Impressionante como a cada performance vista durante esta Bienal Sesc de Dança o conceito desta arte e de movimento foi-se transformando em minha cabeça. O que vi, até agora, neste último dia de evento, só comprova essas mudanças.
Com Entre e Saia para as Entre Salas, da Cia. Etra de Dança Contemporânea, do Ceará, percebo que a dança não tem sotaque. A performance e a coreografia apresentadas pelos bailarinos do Nordeste têm as mesmas referências dos que vivem no Sudeste. Sintonia, sincronicidade?, como foi falado pela portuguesa Filipa Francisco no painel O Lugar da Dança.

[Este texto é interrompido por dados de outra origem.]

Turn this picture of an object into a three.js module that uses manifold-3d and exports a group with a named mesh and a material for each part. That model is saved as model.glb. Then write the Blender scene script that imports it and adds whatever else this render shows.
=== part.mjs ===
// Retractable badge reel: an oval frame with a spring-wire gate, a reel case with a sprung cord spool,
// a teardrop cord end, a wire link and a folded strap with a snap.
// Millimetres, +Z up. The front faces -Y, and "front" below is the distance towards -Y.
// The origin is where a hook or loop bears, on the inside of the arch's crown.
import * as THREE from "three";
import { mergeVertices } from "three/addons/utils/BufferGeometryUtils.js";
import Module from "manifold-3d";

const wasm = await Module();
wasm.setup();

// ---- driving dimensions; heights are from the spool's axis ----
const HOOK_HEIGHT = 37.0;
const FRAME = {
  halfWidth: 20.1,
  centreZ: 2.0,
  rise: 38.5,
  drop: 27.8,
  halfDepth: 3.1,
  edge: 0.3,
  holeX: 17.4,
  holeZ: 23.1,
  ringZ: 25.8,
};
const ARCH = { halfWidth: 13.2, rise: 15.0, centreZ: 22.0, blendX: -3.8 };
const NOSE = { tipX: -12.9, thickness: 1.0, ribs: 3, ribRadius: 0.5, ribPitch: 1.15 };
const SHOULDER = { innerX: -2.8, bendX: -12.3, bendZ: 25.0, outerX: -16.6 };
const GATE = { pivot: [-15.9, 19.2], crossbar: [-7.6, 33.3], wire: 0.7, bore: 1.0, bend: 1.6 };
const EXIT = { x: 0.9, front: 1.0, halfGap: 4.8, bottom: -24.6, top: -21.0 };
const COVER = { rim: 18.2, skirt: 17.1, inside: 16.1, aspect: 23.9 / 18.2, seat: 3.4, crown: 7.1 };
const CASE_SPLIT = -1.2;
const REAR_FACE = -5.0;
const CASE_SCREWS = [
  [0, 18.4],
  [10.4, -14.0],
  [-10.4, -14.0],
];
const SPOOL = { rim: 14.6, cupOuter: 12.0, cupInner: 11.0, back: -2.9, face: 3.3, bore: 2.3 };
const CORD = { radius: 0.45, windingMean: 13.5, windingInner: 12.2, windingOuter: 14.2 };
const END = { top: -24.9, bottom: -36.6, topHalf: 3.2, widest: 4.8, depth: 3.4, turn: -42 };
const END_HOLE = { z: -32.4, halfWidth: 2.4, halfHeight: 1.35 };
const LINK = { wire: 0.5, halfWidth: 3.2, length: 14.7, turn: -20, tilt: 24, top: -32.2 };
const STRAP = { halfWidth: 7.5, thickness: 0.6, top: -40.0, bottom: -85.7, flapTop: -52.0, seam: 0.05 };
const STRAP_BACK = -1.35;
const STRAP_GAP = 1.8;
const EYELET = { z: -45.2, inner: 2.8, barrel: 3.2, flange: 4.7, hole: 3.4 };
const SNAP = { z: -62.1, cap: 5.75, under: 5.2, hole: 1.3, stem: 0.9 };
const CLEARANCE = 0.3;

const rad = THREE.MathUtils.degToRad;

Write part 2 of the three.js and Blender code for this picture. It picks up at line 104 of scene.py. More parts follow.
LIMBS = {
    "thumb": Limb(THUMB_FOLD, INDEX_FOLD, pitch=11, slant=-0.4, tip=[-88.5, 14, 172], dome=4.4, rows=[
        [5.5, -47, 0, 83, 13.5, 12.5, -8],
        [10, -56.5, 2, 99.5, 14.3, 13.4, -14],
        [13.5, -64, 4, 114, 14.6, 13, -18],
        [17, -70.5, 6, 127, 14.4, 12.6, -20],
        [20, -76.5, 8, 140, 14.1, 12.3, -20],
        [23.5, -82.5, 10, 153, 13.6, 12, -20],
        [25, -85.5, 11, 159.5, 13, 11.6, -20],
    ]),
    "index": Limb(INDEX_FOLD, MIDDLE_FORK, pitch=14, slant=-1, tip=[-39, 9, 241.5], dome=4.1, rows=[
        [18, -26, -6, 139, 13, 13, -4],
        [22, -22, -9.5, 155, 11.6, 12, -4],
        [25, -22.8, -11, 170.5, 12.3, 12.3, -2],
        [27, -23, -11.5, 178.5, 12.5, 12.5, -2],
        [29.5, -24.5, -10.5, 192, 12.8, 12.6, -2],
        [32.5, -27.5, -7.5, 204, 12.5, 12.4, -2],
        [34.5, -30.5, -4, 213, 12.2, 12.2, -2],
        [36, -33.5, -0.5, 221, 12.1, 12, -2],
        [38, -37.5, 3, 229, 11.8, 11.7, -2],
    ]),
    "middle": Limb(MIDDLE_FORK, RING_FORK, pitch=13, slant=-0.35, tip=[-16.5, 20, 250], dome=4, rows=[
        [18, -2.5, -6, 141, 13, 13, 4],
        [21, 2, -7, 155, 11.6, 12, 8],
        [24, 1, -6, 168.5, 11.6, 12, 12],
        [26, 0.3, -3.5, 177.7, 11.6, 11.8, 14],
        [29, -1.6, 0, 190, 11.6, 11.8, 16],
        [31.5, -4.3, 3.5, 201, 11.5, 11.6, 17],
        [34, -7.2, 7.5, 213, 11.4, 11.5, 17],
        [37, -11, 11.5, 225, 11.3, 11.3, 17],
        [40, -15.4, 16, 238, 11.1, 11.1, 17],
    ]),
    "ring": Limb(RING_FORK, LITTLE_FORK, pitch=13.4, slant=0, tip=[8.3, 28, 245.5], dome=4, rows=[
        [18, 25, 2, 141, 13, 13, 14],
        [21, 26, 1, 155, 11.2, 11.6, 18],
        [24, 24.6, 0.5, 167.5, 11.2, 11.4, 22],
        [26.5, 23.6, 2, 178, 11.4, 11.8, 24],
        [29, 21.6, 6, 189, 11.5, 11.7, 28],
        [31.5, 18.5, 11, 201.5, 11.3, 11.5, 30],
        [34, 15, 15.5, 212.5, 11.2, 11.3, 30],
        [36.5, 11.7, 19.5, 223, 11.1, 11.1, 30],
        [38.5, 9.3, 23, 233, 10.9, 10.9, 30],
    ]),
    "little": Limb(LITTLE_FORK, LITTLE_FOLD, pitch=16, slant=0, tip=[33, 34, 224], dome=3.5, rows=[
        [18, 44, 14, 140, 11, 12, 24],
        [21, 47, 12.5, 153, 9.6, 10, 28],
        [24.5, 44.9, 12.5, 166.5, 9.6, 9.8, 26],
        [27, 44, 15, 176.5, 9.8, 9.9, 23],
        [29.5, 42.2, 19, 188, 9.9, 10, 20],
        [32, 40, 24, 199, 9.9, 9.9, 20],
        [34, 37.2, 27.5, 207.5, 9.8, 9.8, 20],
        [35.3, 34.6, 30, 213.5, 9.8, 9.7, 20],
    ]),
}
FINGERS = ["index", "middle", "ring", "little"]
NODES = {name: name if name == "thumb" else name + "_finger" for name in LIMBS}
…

Não sei responder. O que noto, pela Bienal, é que bailarinos e coreógrafos estão reiventando a dança, a roda. Novo choque ao assistir Pra Weidt - O Velho, apresentada pelo atelier de bailarinos santistas, que integrou lindamente jovens e idosos no mesmo palco, trocando de papéis, para lembrar-nos, como disse a colega Patrícia Andrik, de onde viemos e para onde vamos.

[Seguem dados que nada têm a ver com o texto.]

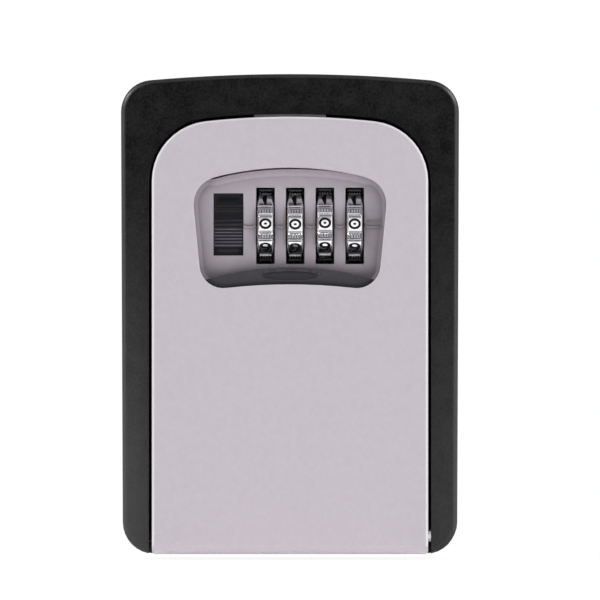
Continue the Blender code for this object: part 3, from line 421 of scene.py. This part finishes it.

Assistindo depois ao painel sobre o processo de criação de Joana Lopes sobre a coreografia A Dança dos Velhos, de Jean Weidt, descubro que o que vi chama-se coreodramaturgia. É dança, teatro, movimento!
E Joana me fez pensar sobre o que um círculo, uma diagonal, uma horizontal podem comunicar e significar, linhas que Weidt e Joana souberam aproveitar em seus tempos e espaços. Nem foi preciso a coreografia quadrada e marcada para fazer o público refletir sobre o papel do idoso na sociedade e a fragilidade do ser humano de qualquer idade.
Outro conceito sobre dança me toma quando assisto a Dois do Seis de Setenta, da carioca Claudia Müller, a mesma que criou a dança contemporânea em domicílio. Assim como se entrega flores, Claudia leva arte para alguém, mas, além do presente em um embrulho diferente, ela chama para a questão da dificuldade do bailarino trabalhar e viver de seu trabalho, de seu corpo, de sua arte.
A mesma Claudia, criativa e desafiadora, questiona em Dois do Seis de Setenta o que é o corpo e de que matéria ele é construído. De marcas, como um mapa, diz o texto que acompanha a performance.
Com o corpo pintado com datas, ela vai se desenrolando no chão, mostrando as muitas possibilidades, as formas. E joga na cara do público que somos feitos de marcas, que levamos para onde formos e que contam nossa história, o machucado da infância, a vacina...
Se nosso corpo muda com o tempo, ganhando e perdendo marcas, só poderia ser desta forma com a dança. Acho que é bem isso que a quinta edição da Bienal Sesc de Dança está mostrando, as transformações pelas quais a dança está passando, as suas muitas possibilidades, a ausência de limites e a importância da história, para que não esqueçamos para onde seguir.
No último dia, percebo que o tema Memória que se Inscreve foi escolhido a dedo. Acredito que os bailarinos sairão daqui mais fortalecidos e mais inteiros de seu compromisso com a arte e com a sociedade, das mudanças que podem provocar com ou sem movimentos.